En ese frente el mérito principal es de Cosío y Palacios, mientras que Sánchez Parra es desaprovechado en un personaje casi silente, al mismo tiempo que en Hollander recae la responsabilidad de dotar de corazón la película, tarea para la que en ocasiones no está a la altura e incluso se siente forzado o incómodo.

El otro problema es la cercanía temática de La delgada línea amarilla con dos películas realizadas con anterioridad: Either Way (2011), una película del islandés Hafsteinn Gunnar Sigurdsson, así como su remake estadunidensePrince Avalanche (2013) de David Gordon Green que, tomando como pretexto también a unos trabajadores que pintan la línea de una carretera (aunque en estos dos ejemplos se trata de una pareja de cuñados), se sirve para jugar con las diferencias de sus personajes y cómo estas terminan convirtiéndose en el motivo de su unión, lejos de algo que los aparte.

Y no es que sea inválido tomar la inspiración de material previamente realizado (digo, justo estos dos ejemplos son precisamente ese caso) pero conociendo ambos proyectos es imposible hacer comparaciones y, en el caso de la película de García, sin duda se trata de la más débil de la tercia.
Sumado a eso, algunos tropiezos rítmicos, una urgencia por explicar las varias metáforas visuales a las que recurre, además de un innecesario final donde elshock juega un distractor papel fundamental que denota una necesidad del director por conmover de forma explícita, mentiría si dijera que La Delgada Línea Amarilla es un proyecto fallido.

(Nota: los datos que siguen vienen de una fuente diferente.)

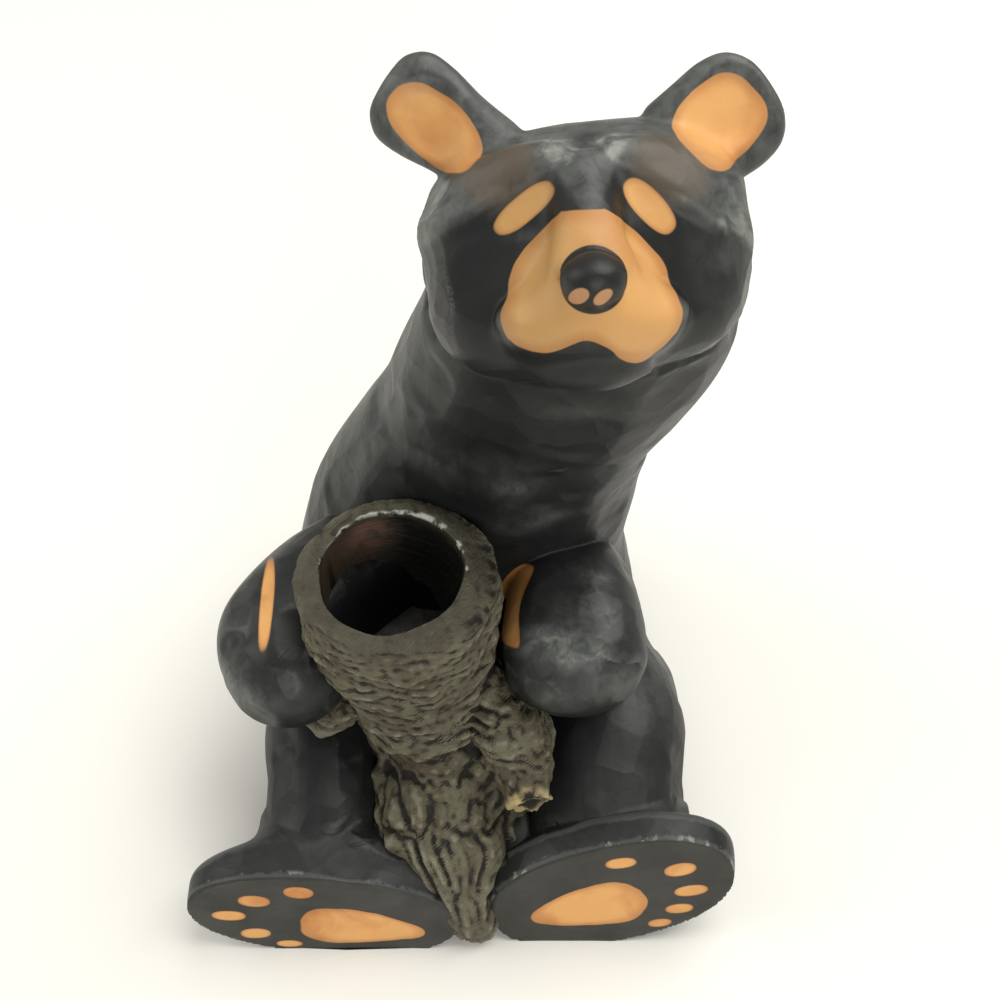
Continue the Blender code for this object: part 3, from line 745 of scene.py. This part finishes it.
def placeGroup(group, inputs):
    return addNode("ShaderNodeGroup", inputs, node_tree=groups[group]).outputs


def paintPatchGroup():
    # an oval in its own unit axes: wider to one end by Pear, curved by Bend, with a slightly uneven edge:
    # (|x| ^ squareness + |(y - bend x^2) / (1 + pear x)| ^ squareness) ^ (1 / squareness)
    tree, given, result = newGroup("paintPatch", [
        ("Place", "Vector", None), ("Pear", "Float", 0.0), ("Squareness", "Float", 2.0),
        ("Bend", "Float", 0.0), ("Uneven", "Float", 0.0), ("Softness", "Float", 0.03),
    ], [("Mask", "Float"), ("Edge", "Float")])
    x, y, z = partsOf(given["Place"])
    power, softness = given["Squareness"], given["Softness"]
    bent = minus(y, product(given["Bend"], product(x, x)))
    narrow = calc("MAXIMUM", calc("MULTIPLY_ADD", given["Pear"], x, 1.0), 0.05)
    across = calc("ABSOLUTE", calc("DIVIDE", bent, narrow))
    along = calc("POWER", calc("ABSOLUTE", x), power)
    total = calc("ADD", along, calc("POWER", across, power))
    reach = calc("POWER", total, calc("DIVIDE", 1.0, power))
    reach = calc("ADD", given["Uneven"], reach)
    inside = remap(reach, minus(1.0, softness), calc("ADD", 1.0, softness), 1.0, 0.0)
    mask = product(inside, calc("LESS_THAN", calc("ABSOLUTE", z), 1.0))
    tree.links.new(mask, result["Mask"])
    tree.links.new(product(mask, remap(reach, 0.72, 1.0)), result["Edge"])
    return tree


def toolMarksGroup():
    # a height of shallow flats with soft ridges between them, and finer brush streaks over it
    tree, given, result = newGroup("toolMarks", [
        ("Vector", "Vector", None), ("Size", "Float", 150.0), ("Streaks", "Float", 0.25),
    ], [("Height", "Float")])
    flats = addNode("ShaderNodeTexVoronoi", {"Vector": given["Vector"], "Scale": given["Size"]}, feature="F1")
    streaks = noiseAt(given["Vector"], 620.0, 3.0, 0.6)
    height = calc("MULTIPLY_ADD", streaks, given["Streaks"], flats.outputs["Distance"])
    tree.links.new(height, result["Height"])
    return tree


def wearGroup():
    # paint rubbed off or brushed on where Ridge is high, broken up by noise
    tree, given, result = newGroup("edgeWear", [
        ("Vector", "Vector", None), ("Ridge", "Float", 0.0), ("Start", "Float", 0.3),
        ("Full", "Float", 0.7), ("Scale", "Float", 400.0),
    ], [("Mask", "Float")])
    broken = noiseAt(given["Vector"], given["Scale"], 4.0, 0.6)
    total = calc("MULTIPLY_ADD", minus(broken, 0.5), 0.9, given["Ridge"])
    tree.links.new(remap(total, given["Start"], given["Full"]), result["Mask"])
    return tree


def mottleGroup():
    # two colours blended by soft blotches
    tree, given, result = newGroup("mottle", [
        ("Vector", "Vector", None), ("Scale", "Float", 120.0), ("Low", "Float", 0.4),
        ("High", "Float", 0.65), ("First", "Color", None), ("Second", "Color", None),
    ], [("Color", "Color"), ("Mask", "Float")])
    blotches = noiseAt(given["Vector"], given["Scale"], 3.0, 0.55, 0.4)
    mask = remap(blotches, given["Low"], given["High"])
    tree.links.new(blendColour(mask, given["First"], given["Second"]), result["Color"])
    tree.links.new(mask, result["Mask"])
    return tree


groups = {"patch": paintPatchGroup(), "marks": toolMarksGroup(), "wear": wearGroup(), "mottle": mottleGroup()}


def mottled(vector, scale, low, high, first, second):
    return placeGroup("mottle", {
        "Vector": vector, "Scale": scale, "Low": low, "High": high,
        "First": (*first, 1), "Second": (*second, 1)})["Color"]


def wornAt(vector, ridge, start, full, scale):
    inputs = {"Vector": vector, "Ridge": ridge, "Start": start, "Full": full, "Scale": scale}
    return placeGroup("wear", inputs)["Mask"]


def newMaterial(name):
    material = bpy.data.materials.new(name)
    material.use_nodes = True
    shader = material.node_tree.nodes["Principled BSDF"]
    shader.inputs["IOR"].default_value = 1.38
    return material, shader, addNode("ShaderNodeTexCoord", {}, material.node_tree).outputs["Object"]


def finishMaterial(shader, colour, rough, height, strength):
    bump = addNode("ShaderNodeBump", {"Height": height, "Strength": strength, "Distance": 0.0012})
    for label, value in (("Base Color", colour), ("Roughness", rough), ("Normal", bump.outputs[0])):
        shader.id_data.links.new(value, shader.inputs[label])


def patchAxes(centre, normal, turn):
    # axes for a patch, X along it, Y across it and Z out of the surface; with no normal, the head's own
    place = Matrix.Translation(centre)
    spin = Matrix.Rotation(math.radians(turn), 4, "Z")
    if normal is None:
        return headMatrix() @ place @ spin
    out = Vector(normal).normalized()
    along = Vector((1, 0, 0)) - out * out.x
    along.normalize()
    return place @ Matrix((along, out.cross(along), out)).transposed().to_4x4() @ spin


def onSole(x, z, plane):
    front, lean = plane
    return x, front + lean * z, z


# tan paint: name, centre, normal (none in the head's own axes), turn, half sizes, pear, squareness and bend
leftPlane, rightPlane = bear["leftPlane"], bear["rightPlane"]
leftOut, rightOut = (0, -1, leftPlane[1]), (0, -1, rightPlane[1])
tanPatches = [
    ("leftEye", (-8.24, 4.0, 9), None, 35.7, (4.3, 1.55, 8), 0.0, 2.4, 0.0),
    ("rightEye", (6.75, 3.43, 9), None, -48.7, (4.0, 1.7, 8), 0.0, 2.4, 0.0),
    ("leftEar", (-18.74, 14.3, 0), None, -43.6, (6.7, 3.9, 7), 0.0, 2.4, 0.0),
    ("rightEar", (17.1, 12.9, 0), None, 40.5, (5.95, 4.9, 7), -0.04, 2.8, 0.0),
    ("leftNostril", (-2.9, -5.55, 24), None, 30, (1.15, 0.9, 5), 0.0, 2.0, 0.0),
    ("rightNostril", (-0.2, -5.75, 24), None, 34, (1.2, 0.75, 5), 0.0, 2.0, 0.0),
    ("leftPad", onSole(-20.8, 6.6, leftPlane), leftOut, -7, (10.9, 4.8, 2), -0.4, 2.3, -0.1),
    ("rightPad", onSole(19.3, 9.3, rightPlane), rightOut, 16, (10.4, 5.2, 2), 0.38, 2.3, -0.1),
    ("rightStripe", (4.9, 1.9, 52.6), (-0.005, -0.530, 0.853), 78, (7.1, 2.25, 14), 0.0, 2.8, -1.1),
    ("leftStripe", (-35.0, 1.2, 53.5), (0.190, -0.533, 0.850), 86, (7.5, 1.05, 12), 0.0, 2.6, 0.0),
]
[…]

Con todo y su primer acto sobre explicativo, o su abrupto e innecesariamente sacudidor final, la película de García se sostiene por los momentos en los que menos se esfuerza por decir algo relevante, gracias a la química de sus actores y un extraordinario trabajo de producción en todos sus frentes que demuestra a un director promisorio, siempre y cuando logre pulir su oficio.